The test program testSeqFileIO has certain shortcomings. For one thing, it repeats blocks of code that can be replaced with a short loop (with a little rewriting). Another problem is that it doesn't test everything in the class.
Rewrite testSeqFileIO so that it's clearer and more comprehensive. By default, make it just give a short summary of the number of tests performed and the number of tests passed, but add a verbose flag so that it prints out all its tests in detail when desired. The module SeqFileIO.pm is lacking POD documentation.Add POD documentation to the module that is fairly easily cut and pasted into a test program for the module.
In SeqFileIO.pm, the hash %_all_attribute_properties changed from the base class and needed to be redefined. However, the code for the _all_attributes, _attribute_default, and _permissions helper methods didn't change. Why then did the new class SeqFileIO redefine these methods? (Hint: are these helper methods closures?) SeqFileIO.pm is also lacking POD documentation. Try adding POD documentation to the module soy that it can be easily cut and pasted into a test program for the module.
The h2xs program that ships with Perl simplifies module creation, and even helps you create the Makefile.PL that you'll need to add your own module to CPAN or to your local installation (which helps you bypass the somewhat awkward use lib directive that appears in the programs in this book). See also the perlxstut, the ExtUtils::MakeMaker, and the AUTOLOAD manpages. In particular, see the -X option to h2xs. Write a module starting from the use of h2xs.

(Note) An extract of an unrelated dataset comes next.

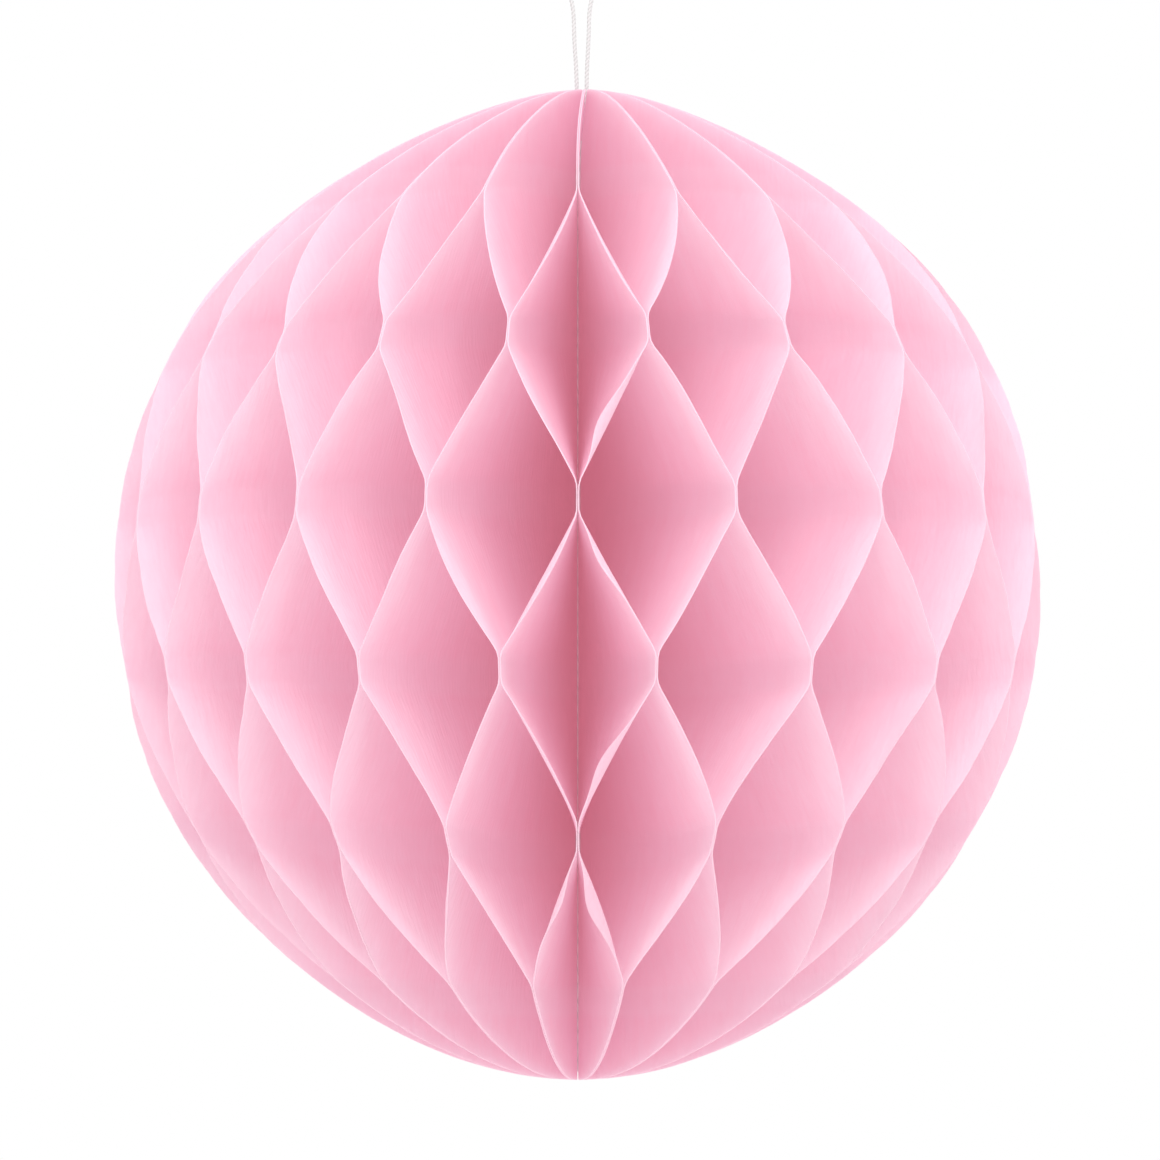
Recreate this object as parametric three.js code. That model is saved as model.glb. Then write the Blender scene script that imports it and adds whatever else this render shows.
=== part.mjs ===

The open calls in the read methods of the classes in this chapter specify a filehandle FileIOFH. Alternatives include using lexical scalars as filehandles or the IO::Handle package. Rewrite the read methods so files are opened with these alternative types of filehandles. What costs or benefits result from these rewritings? (See the perlopentut part of the Perl documentation.)
In the AUTOLOAD method, a copy of the file data is returned from the get_filedata accessor; this will protect the actual file data in the object, but it makes a copy of a potentially very large amount of data, which can overtax your system. Discuss alternatives for this behavior, and implement one of them.
Reading in a few hundred large files (as can easily happen with the modules in this chapter) can overtax your system, causing the system, or at least the program, to crash. Design two alternative methods that avoid this overuse of memory. For instance, you can avoid reading in a file until the sequence data is actually needed. You can also reread the data into the program each time needed but not save it in your object. Finally, you can reclaim memory from older files. Implement one of these methods or some other. What other parts of the code need to be altered?